═════ Provided information ═════

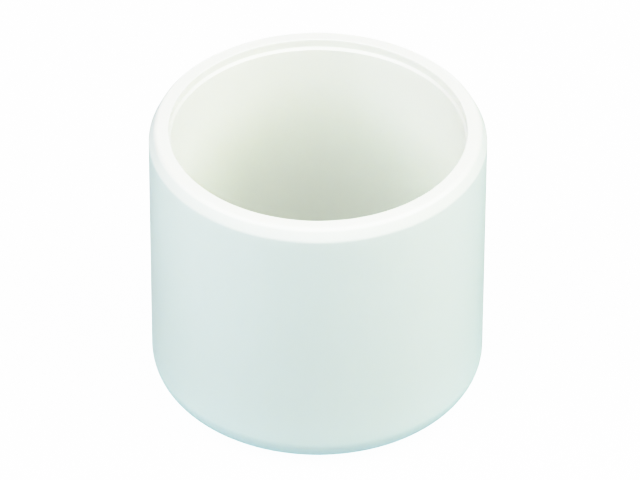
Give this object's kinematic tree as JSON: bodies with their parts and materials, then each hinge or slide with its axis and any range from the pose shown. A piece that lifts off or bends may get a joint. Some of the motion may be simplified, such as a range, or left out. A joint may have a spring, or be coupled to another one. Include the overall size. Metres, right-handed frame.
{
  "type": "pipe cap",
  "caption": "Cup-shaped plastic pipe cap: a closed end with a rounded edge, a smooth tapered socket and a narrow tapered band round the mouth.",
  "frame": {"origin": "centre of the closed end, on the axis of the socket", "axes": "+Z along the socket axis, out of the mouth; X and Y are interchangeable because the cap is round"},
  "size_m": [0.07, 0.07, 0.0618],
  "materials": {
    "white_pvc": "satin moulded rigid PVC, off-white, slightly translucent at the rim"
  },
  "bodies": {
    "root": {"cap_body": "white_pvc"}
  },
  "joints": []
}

═════
═════ Provided information ═════

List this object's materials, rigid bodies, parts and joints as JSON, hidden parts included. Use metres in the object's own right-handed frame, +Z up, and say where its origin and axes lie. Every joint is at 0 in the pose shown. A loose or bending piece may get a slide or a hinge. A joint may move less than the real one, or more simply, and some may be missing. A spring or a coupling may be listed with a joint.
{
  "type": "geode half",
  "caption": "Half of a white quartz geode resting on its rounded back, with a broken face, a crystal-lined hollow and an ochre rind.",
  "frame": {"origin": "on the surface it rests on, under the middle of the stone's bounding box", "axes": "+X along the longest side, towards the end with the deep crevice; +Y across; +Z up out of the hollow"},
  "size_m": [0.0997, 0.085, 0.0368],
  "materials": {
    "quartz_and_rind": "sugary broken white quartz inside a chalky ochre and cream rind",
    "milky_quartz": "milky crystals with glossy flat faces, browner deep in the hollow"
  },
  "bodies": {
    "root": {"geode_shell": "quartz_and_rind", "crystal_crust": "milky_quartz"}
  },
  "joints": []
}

═════
═════ Provided information ═════

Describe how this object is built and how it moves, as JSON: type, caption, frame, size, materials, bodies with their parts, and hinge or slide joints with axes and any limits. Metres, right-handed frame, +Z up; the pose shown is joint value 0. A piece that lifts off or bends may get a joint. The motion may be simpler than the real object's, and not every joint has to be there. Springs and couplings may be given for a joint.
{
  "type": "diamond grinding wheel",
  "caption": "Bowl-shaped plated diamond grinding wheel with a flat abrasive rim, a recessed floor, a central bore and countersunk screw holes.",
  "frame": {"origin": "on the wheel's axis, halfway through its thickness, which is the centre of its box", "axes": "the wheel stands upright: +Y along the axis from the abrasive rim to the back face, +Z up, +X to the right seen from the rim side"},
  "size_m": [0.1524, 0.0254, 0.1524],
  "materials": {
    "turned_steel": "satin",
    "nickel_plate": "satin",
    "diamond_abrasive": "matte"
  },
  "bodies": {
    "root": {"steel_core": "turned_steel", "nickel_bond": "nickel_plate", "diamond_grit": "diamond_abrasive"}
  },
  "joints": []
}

═════

# Goal of the exercise
Scan the listing above and copy all lines containing the word "this".

# Expected answer
Give this object's kinematic tree as JSON: bodies with their parts and materials, then each hinge or slide with its axis and any range from the pose shown. A piece that lifts off or bends may get a joint. Some of the motion may be simplified, such as a range, or left out. A joint may have a spring, or be coupled to another one. Include the overall size. Metres, right-handed frame.
List this object's materials, rigid bodies, parts and joints as JSON, hidden parts included. Use metres in the object's own right-handed frame, +Z up, and say where its origin and axes lie. Every joint is at 0 in the pose shown. A loose or bending piece may get a slide or a hinge. A joint may move less than the real one, or more simply, and some may be missing. A spring or a coupling may be listed with a joint.
Describe how this object is built and how it moves, as JSON: type, caption, frame, size, materials, bodies with their parts, and hinge or slide joints with axes and any limits. Metres, right-handed frame, +Z up; the pose shown is joint value 0. A piece that lifts off or bends may get a joint. The motion may be simpler than the real object's, and not every joint has to be there. Springs and couplings may be given for a joint.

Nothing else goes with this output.